For us, we do think it is mental in some respects. The leadership needs to figure out how to excite an exhausted team to keep winning. We include the captain in that leadership equation. The playoffs are grueling. Most play through injuries–its just part of the culture. What can they do to keep the momentum through a schedule in which they play a match nearly every other day.

  • Maybe they need a different playing style–which would require at least another year of ‘rebuilding,” and yes, maybe a new coach or assistant coaches.
  • Maybe they need to consider who is ready in Hershey to become the next generation of Caps superstars.
  • Maybe they need to think outside the box and bring in a coach or counselor for the individual players–not a sports coach but a coach that can help them tap into their personal motivation, desires, and thought process that will help them get past the ‘curse’ mentality.

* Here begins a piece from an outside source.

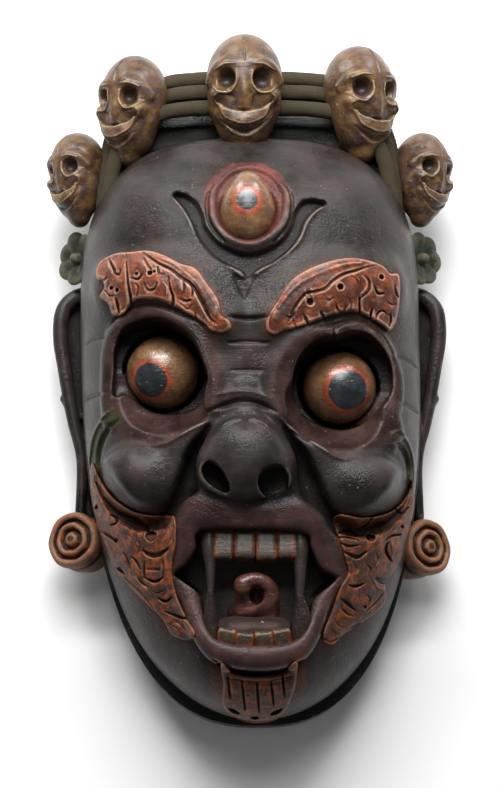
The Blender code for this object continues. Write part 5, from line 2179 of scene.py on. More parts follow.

We know that there are a lot of moving pieces this summer between the Las Vegas Knight’s draft and expiring contracts. This is another opportunity for the Caps to consider how to put together the right mix of players to get out of the trap they are in. Or maybe they don’t mess too much with what has nearly worked and they only make some minor changes. Looking at the current UFA/RFA list, we know some players will go simply because the Caps won’t be able to meet their salary demands. That raises the question as to who is available and who might they bring in to complement the bonds that they created this past season. All the players indicated a desire to stay with the Caps, but we know that won’t happen. We’ll be watching and thinking about it with you.